Tribune parue dans Les Echos du 28 Février 2017
La science, c’est le plus souvent avec les yeux de Chimène que nous la regardons : ne nous a-t-elle pas permis de vaincre la rage, de mettre au point des transports rapides, d’avoir chaud l’hiver, et de téléphoner de partout désormais ?
Cette science là, malheureusement, a aussi un effet secondaire : elle aide trop souvent à accélérer le sciage de la branche sur laquelle nous sommes assis. Des bateaux de pêche motorisés, des excavateurs miniers, des tronçonneuses, et des centrales à charbon vont hélas avec un prélèvement accéléré de ressources non renouvelables, une diminution plus rapide des surfaces boisées, ou un changement climatique plus rapide.
C’est alors qu’entre en jeu une deuxième science, qui ne cherche pas à créer ou améliorer une technique, mais rend compte de l’état du monde.

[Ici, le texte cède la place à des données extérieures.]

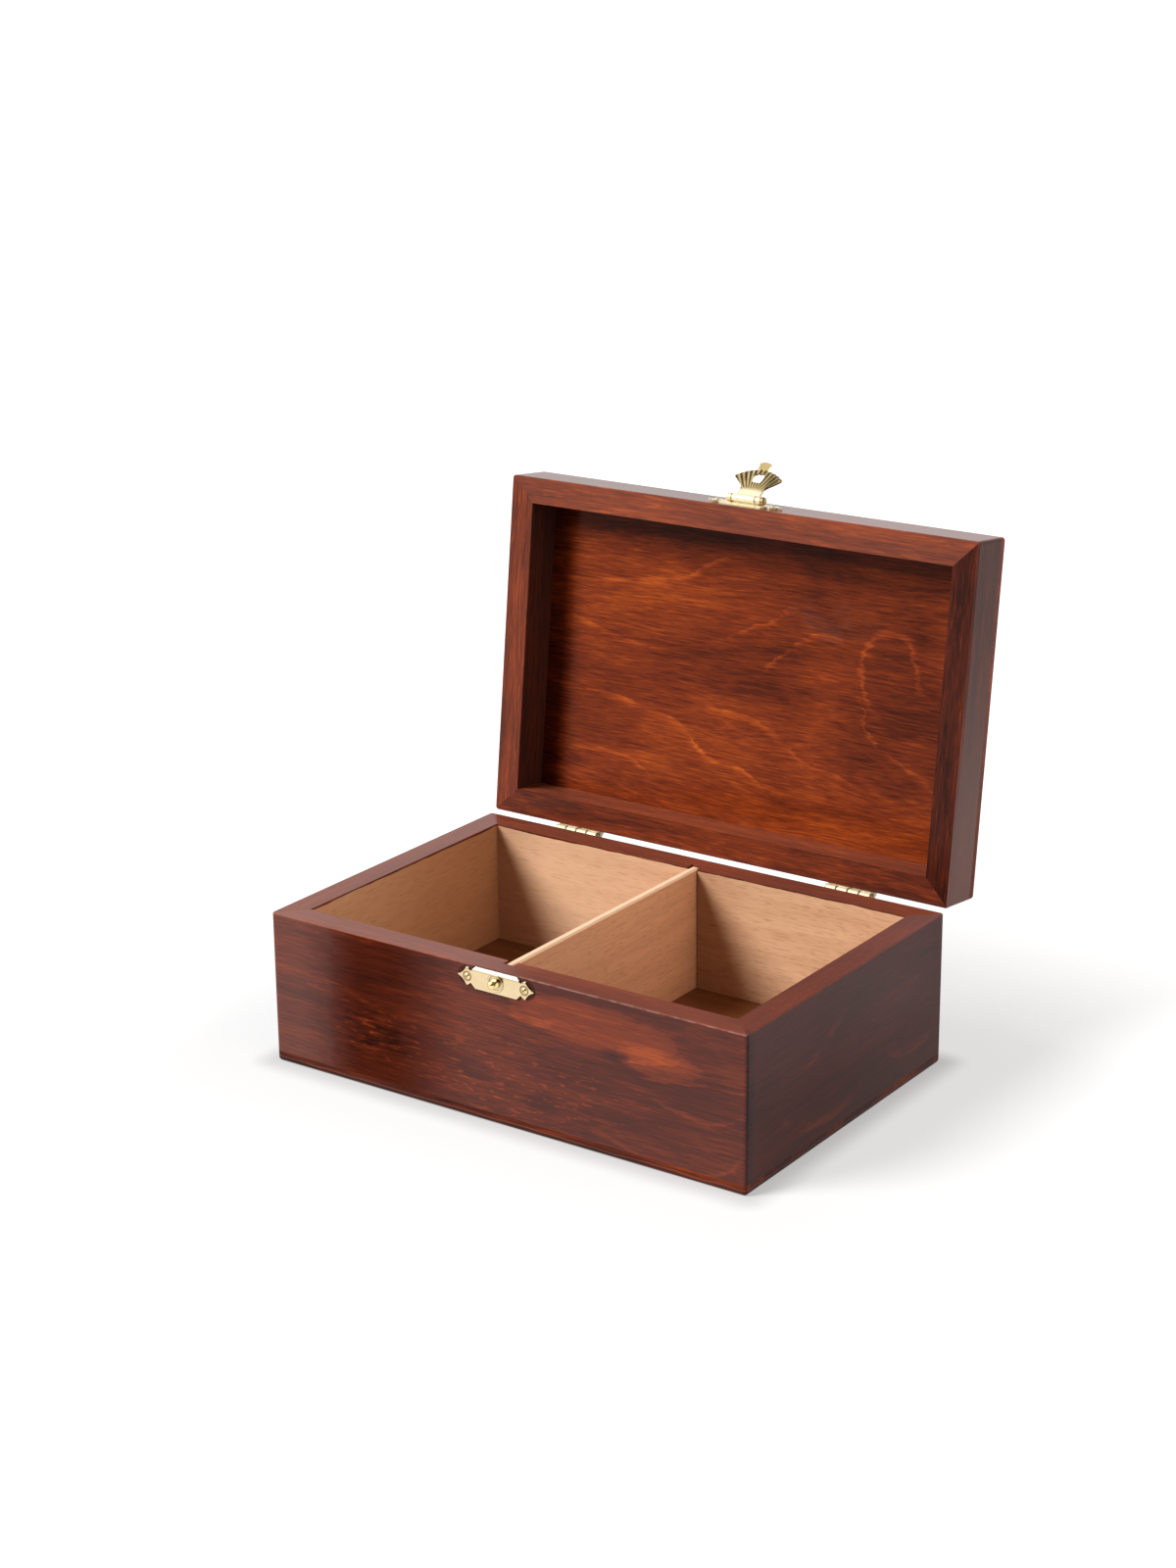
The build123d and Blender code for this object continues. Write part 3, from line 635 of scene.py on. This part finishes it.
def lid_panel():
    """The lid's panel. On its inner face only are growth lines, shade and a ring round a knot,
    open towards the hinges."""
    board = Board("stain_lid_panel", LID_ALONG_X, 10)
    board.figure(0.525, streaks=0.55, lines=0.6, hairs=0.6, clouds=0.75, sway=22.0)
    figure, board.tone = board.tone, 0.0
    for weight, places in LID_TRACKS:
        board.add(board.track(places, 0.6, 2.8), weight)
    ring = board.ring(*KNOT, sharp=1.2, soft=2.2)
    drawn_part = board.fall(board.scaled(board.along, 0.5, board.across), -108, -98)
    board.add(board.times(ring, drawn_part), 0.2)
    for place, weight in LID_PATCHES:
        board.add(board.patch(*place), weight)
    x, across, depth = board.split(board.place)
    board.add(board.fall(x, *LID_LEFT_SHADE), -0.26)
    board.add(board.fall(across, *LID_TOP_SHADE), -0.12)
    inner_face = board.fall(depth, *LID_PANEL_SIDE)
    board.tone = board.scaled(board.tone, inner_face, figure)
    # a painted reflection sheen, broken up by a cloud
    cloud = board.step(board.stretched(0.08, 0.12, 3.0), -0.1, 0.12, 0.0, 0.06)
    painted_sheen = board.times(board.patch(*LID_SHEEN_SPOT), cloud)
    return board.lacquered(board.mix(painted_sheen, board.stained(), LID_SHEEN))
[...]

Cette science là inventorie les espèces et leur abondance, ausculte le système climatique, sonde les océans, ou décrit l’état des forêts et des sols cultivables.

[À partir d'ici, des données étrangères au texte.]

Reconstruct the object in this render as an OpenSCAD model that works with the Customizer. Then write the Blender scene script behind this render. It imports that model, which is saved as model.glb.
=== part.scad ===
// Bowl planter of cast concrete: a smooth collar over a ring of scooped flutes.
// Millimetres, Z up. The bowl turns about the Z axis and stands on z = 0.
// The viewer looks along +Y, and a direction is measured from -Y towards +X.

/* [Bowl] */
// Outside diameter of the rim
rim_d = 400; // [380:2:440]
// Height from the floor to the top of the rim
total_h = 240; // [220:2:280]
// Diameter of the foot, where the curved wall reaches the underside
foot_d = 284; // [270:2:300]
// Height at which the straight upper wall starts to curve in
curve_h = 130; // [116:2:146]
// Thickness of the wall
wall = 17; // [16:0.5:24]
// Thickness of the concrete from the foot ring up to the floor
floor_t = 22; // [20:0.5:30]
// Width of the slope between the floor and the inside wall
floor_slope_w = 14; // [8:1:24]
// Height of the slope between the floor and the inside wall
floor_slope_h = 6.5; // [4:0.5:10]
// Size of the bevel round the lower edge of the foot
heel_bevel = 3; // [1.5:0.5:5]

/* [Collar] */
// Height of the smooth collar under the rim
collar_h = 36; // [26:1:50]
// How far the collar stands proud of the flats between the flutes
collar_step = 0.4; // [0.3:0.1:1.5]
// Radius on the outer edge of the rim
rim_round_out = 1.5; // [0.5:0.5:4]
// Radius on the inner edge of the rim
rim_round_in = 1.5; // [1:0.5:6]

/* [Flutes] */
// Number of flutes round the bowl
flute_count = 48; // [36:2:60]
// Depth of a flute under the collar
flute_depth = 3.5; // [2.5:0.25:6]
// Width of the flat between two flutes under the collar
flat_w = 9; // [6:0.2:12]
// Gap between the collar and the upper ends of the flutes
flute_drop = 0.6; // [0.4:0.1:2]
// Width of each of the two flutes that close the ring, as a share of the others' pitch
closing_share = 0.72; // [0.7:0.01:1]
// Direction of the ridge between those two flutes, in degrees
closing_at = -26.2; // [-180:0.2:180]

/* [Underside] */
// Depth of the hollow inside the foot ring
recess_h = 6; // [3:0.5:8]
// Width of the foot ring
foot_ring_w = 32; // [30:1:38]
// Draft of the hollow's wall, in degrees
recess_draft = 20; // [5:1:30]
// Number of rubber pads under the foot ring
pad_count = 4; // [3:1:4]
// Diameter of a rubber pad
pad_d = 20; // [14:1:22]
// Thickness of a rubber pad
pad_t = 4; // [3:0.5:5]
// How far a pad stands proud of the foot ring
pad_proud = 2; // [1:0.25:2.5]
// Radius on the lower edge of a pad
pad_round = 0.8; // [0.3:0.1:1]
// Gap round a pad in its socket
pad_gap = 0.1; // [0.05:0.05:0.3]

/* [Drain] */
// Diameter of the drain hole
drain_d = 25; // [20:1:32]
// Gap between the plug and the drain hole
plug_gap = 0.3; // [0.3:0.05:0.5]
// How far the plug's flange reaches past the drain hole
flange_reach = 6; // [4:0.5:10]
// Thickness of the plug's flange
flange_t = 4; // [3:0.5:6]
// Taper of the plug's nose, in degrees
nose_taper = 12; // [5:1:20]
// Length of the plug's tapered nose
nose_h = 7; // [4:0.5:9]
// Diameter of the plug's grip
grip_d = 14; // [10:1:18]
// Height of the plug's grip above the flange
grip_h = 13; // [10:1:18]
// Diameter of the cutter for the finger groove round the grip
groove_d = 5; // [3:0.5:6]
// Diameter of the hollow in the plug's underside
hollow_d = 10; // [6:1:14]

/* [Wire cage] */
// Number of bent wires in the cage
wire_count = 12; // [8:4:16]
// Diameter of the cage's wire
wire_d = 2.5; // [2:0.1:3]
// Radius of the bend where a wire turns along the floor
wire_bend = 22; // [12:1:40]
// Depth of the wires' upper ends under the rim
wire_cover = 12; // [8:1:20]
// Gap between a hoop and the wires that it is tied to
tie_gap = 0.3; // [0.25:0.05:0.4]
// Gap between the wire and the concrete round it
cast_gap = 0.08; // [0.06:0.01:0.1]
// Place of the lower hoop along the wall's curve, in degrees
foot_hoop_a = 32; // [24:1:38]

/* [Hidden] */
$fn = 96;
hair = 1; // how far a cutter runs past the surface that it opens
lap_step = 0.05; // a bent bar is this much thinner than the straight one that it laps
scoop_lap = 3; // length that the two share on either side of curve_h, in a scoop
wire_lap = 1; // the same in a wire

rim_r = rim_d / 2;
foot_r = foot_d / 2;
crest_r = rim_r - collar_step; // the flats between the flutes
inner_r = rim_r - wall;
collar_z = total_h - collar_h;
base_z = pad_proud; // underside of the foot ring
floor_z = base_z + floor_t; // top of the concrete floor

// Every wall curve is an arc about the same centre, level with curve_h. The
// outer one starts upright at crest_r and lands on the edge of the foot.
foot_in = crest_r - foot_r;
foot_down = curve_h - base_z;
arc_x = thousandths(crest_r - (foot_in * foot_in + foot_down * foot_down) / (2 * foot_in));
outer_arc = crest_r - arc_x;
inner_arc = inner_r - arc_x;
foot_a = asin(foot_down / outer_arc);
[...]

La première de ces sciences est toujours à la fête, budgétairement et réglementairement. Permettant de déboucher sur des produits commerciaux, elle attire facilement les milliards, et donc les cervelles. Et, pour la même raison, il n’est pas un décideur politique qui ne cherche à lui rendre la vie facile, ce qui correspond au souhait de la majorité de ses électeurs.
La seconde, qui ne sert « que » à nous dire si nous faisons ce qu’il faut pour que notre vaisseau spatial habitable pour 7 milliards d’humains le reste encore longtemps, n’a pas autant nos faveurs. Ses résultats sont injustement contestés, ses budgets sont maigrichons, et sa place dans nos arbitrages réglementaires l’est plus encore.
Et, malgré les discours, un Grenelle, un débat sur la transition énergétique ou un accord de Paris, dans les actes les mesures décidées sont trop souvent à côté du problème, ou le font empirer (ce n’est pas rare), ou restent lilliputiennes au vu des ordres de grandeur.
Il est urgent de renverser la hiérarchie entre ces deux sciences, et que la science des constats prenne l’importance qui lui revient dans le monde économique, politique, et associatif. A défaut, nous n’aurons pas la réalisation des promesses de campagne, nous aurons hélas un effondrement dont nous voyons aujourd’hui les signes avant-coureurs un peu partout.